Computed tomography (CT) has become the diagnostic modality of choice for head trauma due to its accuracy, reliability, safety, and wide availability. The changes in microcirculation, impaired auto-regulation, cerebral edema, and axonal injury start as soon as head injury occurs and manifest as clinical, biochemical, and radiological changes. Proper therapeutic management of brain injury is based on correct diagnosis and appreciation of the temporal course of the disease process. CT scan detects and precisely localizes the intracranial hematomas, cerebral contusions, edema and foreign bodies.
Even in emergency situations, when a head injury is minor as determined by a physician's evaluation and based on established guidelines, CT of the head should be avoided for adults and delayed pending clinical observation in the emergency department for children. Many people visit emergency departments for minor head injuries. CT scans of the head can confirm a diagnosis of skull fracture or brain bleeding, but even in the emergency department, such things are uncommon and not minor injuries, so CT of the head is usually not necessary. Clinical trials have shown the efficacy and safety of using CT of the head in emergency settings only when indicated, which would be at the indication of evidence-based guidelines following the physical examination and a review of the person's history.
Concussion is not a routine indication for having brain CT or brain MRI and can be diagnosed by a healthcare provider trained to manage concussions. People with concussions usually do not have relevant abnormalities about which brain imaging could give insight, so brain imaging should not routinely be ordered for people with concussions. If there is concern about a skull fracture, focal neurological symptoms present or worsening symptoms, then CT imaging may be useful. MRI may be useful for people whose symptoms worsen over time or when structural pathology is suspected.
CT of the head is sometimes used for people who have sudden hearing loss. However when there are not other neurological findings, a history of trauma, or a history of ear disease, CT scans are not useful and should not be used in response to sudden hearing loss.

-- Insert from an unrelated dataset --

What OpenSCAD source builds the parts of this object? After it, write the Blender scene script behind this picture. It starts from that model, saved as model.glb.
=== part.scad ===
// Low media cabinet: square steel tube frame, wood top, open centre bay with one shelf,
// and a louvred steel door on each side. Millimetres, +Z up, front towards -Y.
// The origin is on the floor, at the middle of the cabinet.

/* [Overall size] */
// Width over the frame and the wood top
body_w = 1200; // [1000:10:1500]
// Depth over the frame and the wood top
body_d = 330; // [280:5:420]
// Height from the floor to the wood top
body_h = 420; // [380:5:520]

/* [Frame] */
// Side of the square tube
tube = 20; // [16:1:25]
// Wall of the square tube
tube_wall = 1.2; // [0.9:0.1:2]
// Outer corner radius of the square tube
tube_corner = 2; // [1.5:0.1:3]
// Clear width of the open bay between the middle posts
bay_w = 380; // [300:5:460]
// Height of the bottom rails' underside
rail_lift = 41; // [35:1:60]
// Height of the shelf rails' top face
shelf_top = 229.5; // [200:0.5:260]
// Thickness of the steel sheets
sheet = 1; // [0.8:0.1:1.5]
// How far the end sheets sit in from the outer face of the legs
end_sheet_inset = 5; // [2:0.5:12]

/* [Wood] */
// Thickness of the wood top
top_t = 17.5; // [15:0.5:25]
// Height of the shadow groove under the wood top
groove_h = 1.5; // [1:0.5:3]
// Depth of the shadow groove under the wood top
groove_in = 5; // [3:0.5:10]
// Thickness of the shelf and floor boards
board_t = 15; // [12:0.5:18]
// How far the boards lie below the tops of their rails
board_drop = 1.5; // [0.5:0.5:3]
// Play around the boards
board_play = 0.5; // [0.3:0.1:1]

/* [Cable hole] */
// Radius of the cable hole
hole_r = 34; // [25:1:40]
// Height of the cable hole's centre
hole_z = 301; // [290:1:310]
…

Special views focusing on the orbit of the eye may be taken to investigate concerns relating to the eye. CT scans are used by physicians specializing in treating the eye (ophthalmologists) to detect foreign bodies (especially metallic objects), fractures, abscesses, cellulitis, sinusitis, bleeding within the skull (intracranial bleeding), proptosis, Graves disease changes in the eye, and evaluation of the orbital apex and cavernous sinus.
Comparison with MRI
Magnetic resonance imaging (MRI) of the head provides superior information as compared to CT scans when seeking information about headache to confirm a diagnosis of neoplasm, vascular disease, posterior cranial fossa lesions, cervicomedullary lesions, or intracranial pressure disorders. It also does not carry the risks of exposing the person to ionizing radiation. CT scans may be used to diagnose headaches when neuroimaging is indicated and MRI is not available, or in emergency settings when hemorrhage, stroke, or traumatic brain injury is suspected.
Several different views of the head are available, including axial, coronal, reformatted coronal, and reformatted sagittal images. However, coronal images require the person to hyperextend their neck, which must be avoided if any possibility of neck injury exists.
CT scans of the head increase the risk of brain cancer, especially for children. As of 2018, it appeared that there was a risk of one excess cancer per 3,000–10,000 head CT exams in children under the age of 10.